= Pervaporation =

Industrial liquid purification method

Pervaporation (or pervaporative separation) is a processing method for the separation of mixtures of liquids by partial vaporization through a non-porous or porous membrane.

==Theory==
The term pervaporation is a portmanteau of the two steps of the process: (a) permeation through the membrane by the permeate, then (b) its evaporation into the vapor phase. This process is used by a number of industries for several different processes, including purification and analysis, due to its simplicity and in-line nature.

The membrane acts as a selective barrier between the two phases: the liquid-phase feed and the vapor-phase permeate. It allows the desired components of the liquid feed to transfer through it by vaporization. Separation of components is based on a difference in transport rate of individual components through the membrane.

Typically, the upstream side of the membrane is at ambient pressure and the downstream side is under vacuum to allow the evaporation of the selective component after permeation through the membrane. Driving force for the separation is the difference in the partial pressures of the components on the two sides and not the volatility difference of the components in the feed.

The driving force for transport of different components is provided by a chemical potential difference between the liquid feed/retentate and vapor permeate at each side of the membrane. The retentate is the remainder of the feed leaving the membrane feed chamber, which is not permeated through the membrane.
The chemical potential can be expressed in terms of fugacity, given by Raoult's law for a liquid and by Dalton's law for (an ideal) gas. During operation, due to removal of the vapor-phase permeate, the actual fugacity of the vapor is lower than anticipated on basis of the collected (condensed) permeate.

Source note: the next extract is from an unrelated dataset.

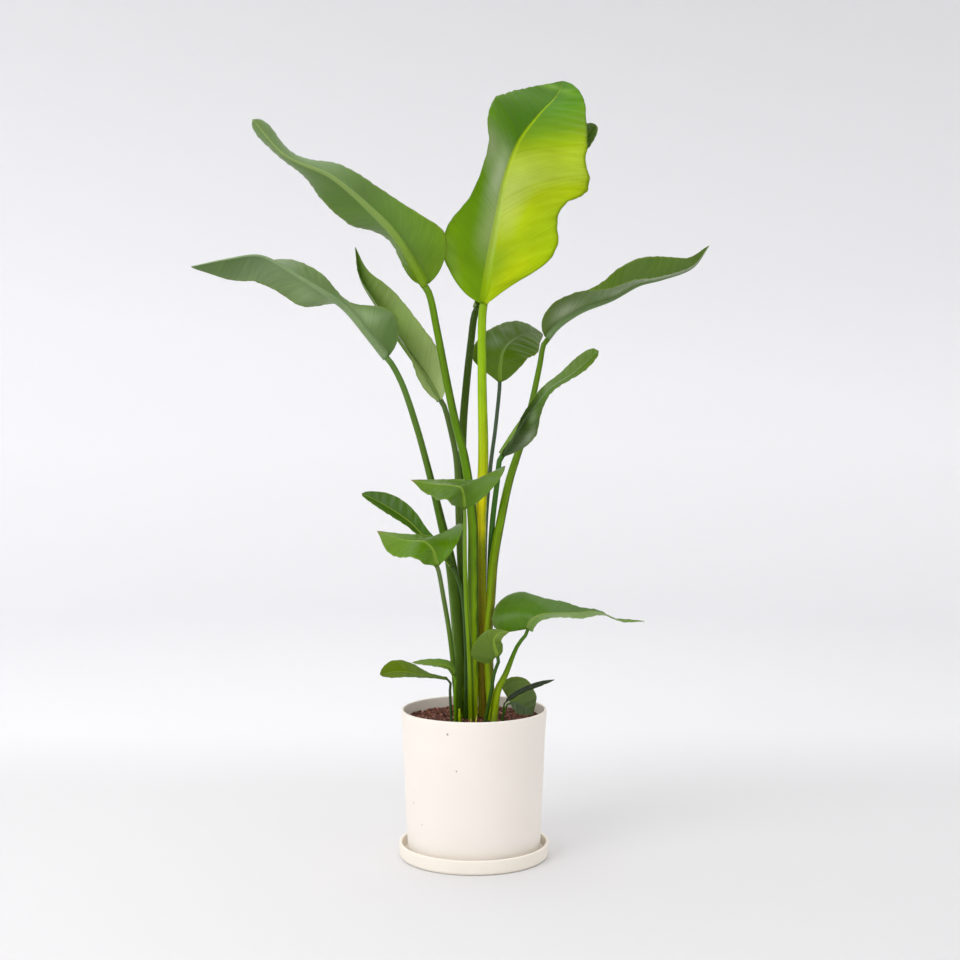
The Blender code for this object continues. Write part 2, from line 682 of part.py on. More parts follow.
def add_saucer(material):
    """Add the saucer: a flat floor and a low, nearly upright wall with a round lip."""
    lip = SAUCER_WALL / 2
    rim = (SAUCER_RADIUS - lip, SAUCER_HEIGHT - lip)
    edge = (SAUCER_BASE_RADIUS, SAUCER_EDGE_ROUND)
    fillet = SAUCER_EDGE_ROUND * 0.6
    inner = (SAUCER_RADIUS - SAUCER_WALL - fillet, SAUCER_FLOOR + fillet)
    profile = [(0, 0)]
    profile += arc(edge, SAUCER_EDGE_ROUND, -90, 0)
    profile += arc(rim, lip, 0, 180)
    profile += arc(inner, fillet, 0, -90)
    profile += [(0, SAUCER_FLOOR)]
    add_turned("saucer", profile, material)


def soil_height(x, y):
    """Return the height of the uneven soil surface."""
    wave = math.sin(x * 95 + 1.2) * math.cos(y * 80 - 0.4) + 0.6 * math.sin(y * 150 + x * 60)
    return SOIL_TOP + SOIL_BUMP * wave / 1.6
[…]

Separation of components (e.g. water and ethanol) is based on a difference in transport rate of individual components through the membrane. This transport mechanism can be described using the solution-diffusion model, based on the rate/degree of dissolution of a component into the membrane and its velocity of transport (expressed in terms of diffusivity) through the membrane, which will be different for each component and membrane type leading to separation.

==Applications==
Pervaporation is effective for dilute solutions containing trace or minor amounts of the component to be removed. Based on this, hydrophilic membranes are used for dehydration of alcohols containing small amounts of water and hydrophobic membranes are used for removal/recovery of trace amounts of organics from aqueous solutions.

Pervaporation is an efficient energy conserving alternative to processes such as distillation and evaporation. It allows the exchange of two phases without direct contact.

Examples include solvent dehydration: dehydrating the ethanol/water and isopropanol/water azeotropes, continuous ethanol removal from yeast fermentors, continuous water removal from condensation reactions such as esterifications to enhance conversion and rate of the reaction, membrane introduction mass spectrometry, removing organic solvents from industrial waste waters, combination of distillation and pervaporation/vapour permeation, and concentration of hydrophobic flavour compounds in aqueous solutions (using hydrophobic membranes).

Recently, a number of organophilic pervaporation membranes have been introduced to the market. Organophilic pervaporation membranes can be used for the separation of organic-organic mixtures, e.g.: reduction of the aromatics content in refinery streams, breaking of azeotropes, purification of extraction media, purification of product stream after extraction, and purification of organic solvents.

==Materials==
Hydrophobic membranes are often polydimethylsiloxane based where the actual separation mechanism is based on the solution-diffusion model described above.

Hydrophilic membranes are more widely available. The commercially most successful pervaporation membrane system to date is based on polyvinyl alcohol. More recently also membranes based on polyimide have become available. To overcome the intrinsic disadvantages of polymeric membrane systems ceramic membranes have been developed over the last decade. These ceramic membranes consist of nanoporous layers on top of a macroporous support. The pores must be large enough to let water molecules pass through and retain any other solvents that have a larger molecular size such as ethanol. As a result, a molecular sieve with a pore size of about 4 Å is obtained. The most widely available member of this class of membranes is that based on zeolite A.

Alternatively to these crystalline materials, the porous structure of amorphous silica layers can be tailored towards molecular selectivity. These membranes are fabricated by sol-gel chemical processes. Research into novel hydrophilic ceramic membranes has been focused on titania or zirconia. Very recently a break-through in hydrothermal stability has been achieved through the development of an organic-inorganic hybrid material.